これらの様々なことを行っても眼痛やかすみなど症状が改善しない場合は眼科クリニックで点眼薬の処方を検討してみましょう。
有名な眼精疲労の点眼薬はシアノコバラミンという成分が含まれるサンコバ点眼です。目のピント調節に関与する筋肉に働いて、調節機能の異常を改善する働きがあります。
またサンコバ点眼に加えてドライアイ改善薬のヒアルロン酸点眼を使用することで眼精疲労改善に相乗効果をもたらすこともあります。

眼精疲労と血行について

眼精疲労と血行について

眼精疲労の症状を和らげるためには、血行の改善も非常に重要です。
血行が良くなることで、目に酸素が適切に供給されます。酸素は身体の活動の源であるため、眼筋の疲労回復や、傷ついた筋肉の修復を早める効果が期待できます。
血流とともに老廃物の排出も行われるので、目の周りの組織が清潔で健康的な状態を保ち、眼精疲労の症状が軽減されます。
血行を改善する方法は様々あり、ジョギングなどの有酸素運動やストレッチは全身の血行を促進します。
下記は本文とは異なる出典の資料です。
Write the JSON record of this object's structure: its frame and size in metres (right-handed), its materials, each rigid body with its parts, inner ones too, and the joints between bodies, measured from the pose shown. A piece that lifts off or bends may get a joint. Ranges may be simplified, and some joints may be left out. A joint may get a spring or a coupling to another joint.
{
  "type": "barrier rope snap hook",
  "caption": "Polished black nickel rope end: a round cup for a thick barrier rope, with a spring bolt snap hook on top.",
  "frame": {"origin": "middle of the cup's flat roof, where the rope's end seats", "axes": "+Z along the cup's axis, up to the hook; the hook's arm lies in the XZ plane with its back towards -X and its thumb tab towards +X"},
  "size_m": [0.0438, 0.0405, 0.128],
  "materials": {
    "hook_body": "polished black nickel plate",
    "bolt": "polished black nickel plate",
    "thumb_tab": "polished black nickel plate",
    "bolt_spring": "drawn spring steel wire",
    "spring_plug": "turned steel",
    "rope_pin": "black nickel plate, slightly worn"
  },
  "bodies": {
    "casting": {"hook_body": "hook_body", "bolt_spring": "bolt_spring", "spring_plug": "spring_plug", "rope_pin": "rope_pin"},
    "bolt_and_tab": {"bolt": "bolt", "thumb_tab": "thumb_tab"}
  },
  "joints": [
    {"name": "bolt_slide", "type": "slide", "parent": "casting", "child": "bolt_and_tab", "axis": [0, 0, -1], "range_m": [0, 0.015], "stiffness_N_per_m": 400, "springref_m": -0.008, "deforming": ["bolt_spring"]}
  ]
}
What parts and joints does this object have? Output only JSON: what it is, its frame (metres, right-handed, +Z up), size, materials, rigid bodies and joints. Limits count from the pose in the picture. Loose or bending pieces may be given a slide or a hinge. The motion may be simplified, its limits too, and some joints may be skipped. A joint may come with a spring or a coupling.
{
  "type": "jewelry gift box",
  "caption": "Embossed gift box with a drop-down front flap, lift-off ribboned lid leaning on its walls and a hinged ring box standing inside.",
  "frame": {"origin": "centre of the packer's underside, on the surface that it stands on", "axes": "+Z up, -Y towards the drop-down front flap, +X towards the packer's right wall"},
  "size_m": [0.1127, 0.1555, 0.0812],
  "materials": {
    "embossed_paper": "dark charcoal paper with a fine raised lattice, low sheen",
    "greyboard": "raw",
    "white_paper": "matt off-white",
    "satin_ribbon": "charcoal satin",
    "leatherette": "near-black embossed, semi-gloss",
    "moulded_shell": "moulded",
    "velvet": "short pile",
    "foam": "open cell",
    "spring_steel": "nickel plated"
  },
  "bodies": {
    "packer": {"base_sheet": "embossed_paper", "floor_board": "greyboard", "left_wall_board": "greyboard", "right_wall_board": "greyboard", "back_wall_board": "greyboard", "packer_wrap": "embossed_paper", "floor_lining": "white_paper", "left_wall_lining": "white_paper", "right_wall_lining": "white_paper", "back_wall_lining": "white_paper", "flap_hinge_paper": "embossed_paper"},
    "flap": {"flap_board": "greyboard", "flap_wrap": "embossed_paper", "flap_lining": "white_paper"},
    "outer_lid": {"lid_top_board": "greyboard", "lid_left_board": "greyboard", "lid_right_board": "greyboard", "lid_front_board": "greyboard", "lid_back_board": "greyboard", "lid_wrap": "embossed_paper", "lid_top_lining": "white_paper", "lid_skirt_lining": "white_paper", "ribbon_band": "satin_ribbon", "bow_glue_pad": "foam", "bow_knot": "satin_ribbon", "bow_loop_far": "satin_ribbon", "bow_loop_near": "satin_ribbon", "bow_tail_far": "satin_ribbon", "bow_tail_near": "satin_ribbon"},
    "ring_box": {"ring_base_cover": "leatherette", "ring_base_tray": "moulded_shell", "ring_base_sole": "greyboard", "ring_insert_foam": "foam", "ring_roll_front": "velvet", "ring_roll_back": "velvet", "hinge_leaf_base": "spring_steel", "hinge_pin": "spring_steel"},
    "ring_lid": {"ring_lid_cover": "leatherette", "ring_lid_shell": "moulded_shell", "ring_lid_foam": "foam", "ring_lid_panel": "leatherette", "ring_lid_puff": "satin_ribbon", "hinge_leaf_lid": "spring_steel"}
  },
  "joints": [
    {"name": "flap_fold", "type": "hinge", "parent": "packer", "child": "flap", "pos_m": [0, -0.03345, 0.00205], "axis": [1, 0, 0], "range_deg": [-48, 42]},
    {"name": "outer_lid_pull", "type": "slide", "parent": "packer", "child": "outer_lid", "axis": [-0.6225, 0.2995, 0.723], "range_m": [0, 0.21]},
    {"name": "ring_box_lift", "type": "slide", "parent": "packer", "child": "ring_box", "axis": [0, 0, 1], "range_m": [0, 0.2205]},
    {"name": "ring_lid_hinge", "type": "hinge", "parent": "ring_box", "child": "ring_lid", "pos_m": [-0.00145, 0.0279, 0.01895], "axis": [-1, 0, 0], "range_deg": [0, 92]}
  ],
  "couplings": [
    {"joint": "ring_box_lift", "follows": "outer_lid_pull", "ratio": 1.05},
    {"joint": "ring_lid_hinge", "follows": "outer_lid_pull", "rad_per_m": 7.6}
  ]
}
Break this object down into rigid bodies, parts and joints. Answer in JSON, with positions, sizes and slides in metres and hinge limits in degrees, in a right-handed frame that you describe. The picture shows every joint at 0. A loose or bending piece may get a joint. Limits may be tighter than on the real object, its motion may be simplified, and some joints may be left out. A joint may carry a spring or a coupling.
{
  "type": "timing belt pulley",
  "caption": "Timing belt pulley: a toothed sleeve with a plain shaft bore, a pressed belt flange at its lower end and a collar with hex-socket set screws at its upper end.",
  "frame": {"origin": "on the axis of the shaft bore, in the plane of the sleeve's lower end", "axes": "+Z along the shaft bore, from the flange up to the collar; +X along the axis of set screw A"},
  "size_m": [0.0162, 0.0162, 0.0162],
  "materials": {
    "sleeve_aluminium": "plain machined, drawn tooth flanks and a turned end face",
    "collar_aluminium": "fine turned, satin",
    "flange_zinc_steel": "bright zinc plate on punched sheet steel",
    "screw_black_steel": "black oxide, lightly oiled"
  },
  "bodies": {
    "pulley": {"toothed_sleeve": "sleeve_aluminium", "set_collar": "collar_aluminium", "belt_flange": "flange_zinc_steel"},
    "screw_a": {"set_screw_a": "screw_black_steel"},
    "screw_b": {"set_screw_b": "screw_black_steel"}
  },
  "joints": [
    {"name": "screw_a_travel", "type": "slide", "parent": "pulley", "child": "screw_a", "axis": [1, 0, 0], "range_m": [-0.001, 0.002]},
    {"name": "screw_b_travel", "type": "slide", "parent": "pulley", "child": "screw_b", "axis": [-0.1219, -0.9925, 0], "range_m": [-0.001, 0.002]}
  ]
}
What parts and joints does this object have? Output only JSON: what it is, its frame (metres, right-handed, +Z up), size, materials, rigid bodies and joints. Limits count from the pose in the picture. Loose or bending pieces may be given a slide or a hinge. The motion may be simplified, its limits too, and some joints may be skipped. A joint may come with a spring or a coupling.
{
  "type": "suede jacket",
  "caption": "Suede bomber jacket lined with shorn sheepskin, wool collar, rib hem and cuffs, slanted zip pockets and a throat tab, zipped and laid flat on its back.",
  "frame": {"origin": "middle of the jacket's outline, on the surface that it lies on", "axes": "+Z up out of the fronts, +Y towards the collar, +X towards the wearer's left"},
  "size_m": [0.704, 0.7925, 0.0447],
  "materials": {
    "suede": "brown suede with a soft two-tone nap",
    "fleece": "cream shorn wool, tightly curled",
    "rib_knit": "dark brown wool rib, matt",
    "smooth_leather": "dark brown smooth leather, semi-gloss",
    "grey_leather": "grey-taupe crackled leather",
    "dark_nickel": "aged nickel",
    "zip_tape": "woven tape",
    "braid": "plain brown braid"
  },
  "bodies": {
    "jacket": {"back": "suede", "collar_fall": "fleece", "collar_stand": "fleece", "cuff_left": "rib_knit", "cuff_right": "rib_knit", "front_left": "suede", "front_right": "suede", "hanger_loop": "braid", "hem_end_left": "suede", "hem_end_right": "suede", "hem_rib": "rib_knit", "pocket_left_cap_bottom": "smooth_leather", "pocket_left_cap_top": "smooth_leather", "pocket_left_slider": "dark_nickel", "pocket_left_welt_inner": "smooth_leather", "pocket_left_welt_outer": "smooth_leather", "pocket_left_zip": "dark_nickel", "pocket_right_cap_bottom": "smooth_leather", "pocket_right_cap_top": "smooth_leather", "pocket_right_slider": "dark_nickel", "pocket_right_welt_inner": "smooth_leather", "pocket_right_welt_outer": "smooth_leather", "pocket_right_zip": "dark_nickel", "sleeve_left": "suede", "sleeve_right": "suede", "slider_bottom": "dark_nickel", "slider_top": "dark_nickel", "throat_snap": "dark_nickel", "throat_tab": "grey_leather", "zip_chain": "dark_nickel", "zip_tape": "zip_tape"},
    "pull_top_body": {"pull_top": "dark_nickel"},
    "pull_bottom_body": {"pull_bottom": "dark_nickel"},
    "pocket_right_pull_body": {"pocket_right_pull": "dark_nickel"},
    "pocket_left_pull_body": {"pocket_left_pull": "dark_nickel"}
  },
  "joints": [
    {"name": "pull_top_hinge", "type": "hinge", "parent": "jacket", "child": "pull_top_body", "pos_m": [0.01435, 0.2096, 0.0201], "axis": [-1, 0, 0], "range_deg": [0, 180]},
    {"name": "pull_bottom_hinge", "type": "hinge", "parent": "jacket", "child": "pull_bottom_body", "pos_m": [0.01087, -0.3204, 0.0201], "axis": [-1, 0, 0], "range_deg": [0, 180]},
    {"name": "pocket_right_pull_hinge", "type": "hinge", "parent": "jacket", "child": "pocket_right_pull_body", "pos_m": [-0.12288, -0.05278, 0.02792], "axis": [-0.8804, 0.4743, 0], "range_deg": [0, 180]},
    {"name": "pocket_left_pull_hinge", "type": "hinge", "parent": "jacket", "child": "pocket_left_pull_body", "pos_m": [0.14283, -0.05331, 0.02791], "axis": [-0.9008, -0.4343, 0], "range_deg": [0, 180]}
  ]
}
身体を動かしてポカポカと暖かく感じるのは血流が巡っている証拠です。
また緑黄色野菜に多く含まれるルテインやビタミンAやビタミンEなどの栄養素を含んだサプリメントも検討してみてもいいかもしれません。
ブルーベリーやカシスなども眼の周りの血行を良くするとの研究結果もあります。
血液の成分の多くは水であるため、水分補給も欠かさず行いましょう。水分が少ない血液は粘性が高くなり、円環な血液循環を妨げることになります。
血管を拡張することも血流改善の有効な手段です。ホットアイマスクなどで目の周りを温めると、目の周辺の血管が拡張します。
顔に近く、太い血管がある首元を温めることも有効です。
磁気も身体の内側の細胞に働きかけ血管を拡張させる効果があり眼精疲労の改善に寄与するものと考えられます。
焦点が合ってかすみが改善した研究報告もありますので、一度試してみてはいかがでしょうか。

目を疲れさせないことも大事

目を疲れさせないことも大事

慢性的に眼を疲れさせないために日常生活で何ができるのか考えて頂くきっかけになったでしょうか。
眼鏡やコンタクトレンズが合っているのかどうか確かめたり、同じ距離ばかり見ずに遠くのものを見る癖もつけてみたり、明るい場所で作業をしてみたり、目のマッサージやストレッチ運動を考えてみてはいかがでしょうか。
眼精疲労は1日、2日などの短時間で改善するものではありません。日常の小さな目を疲れさせない習慣を続け、積み重ねることが大切です。
また上に述べたようにアイケアには様々なアプローチがあり、自分に合った方法を見つけて取り入れていきましょう。みなさんの快適なアイライフ(eye life)を強く願っております。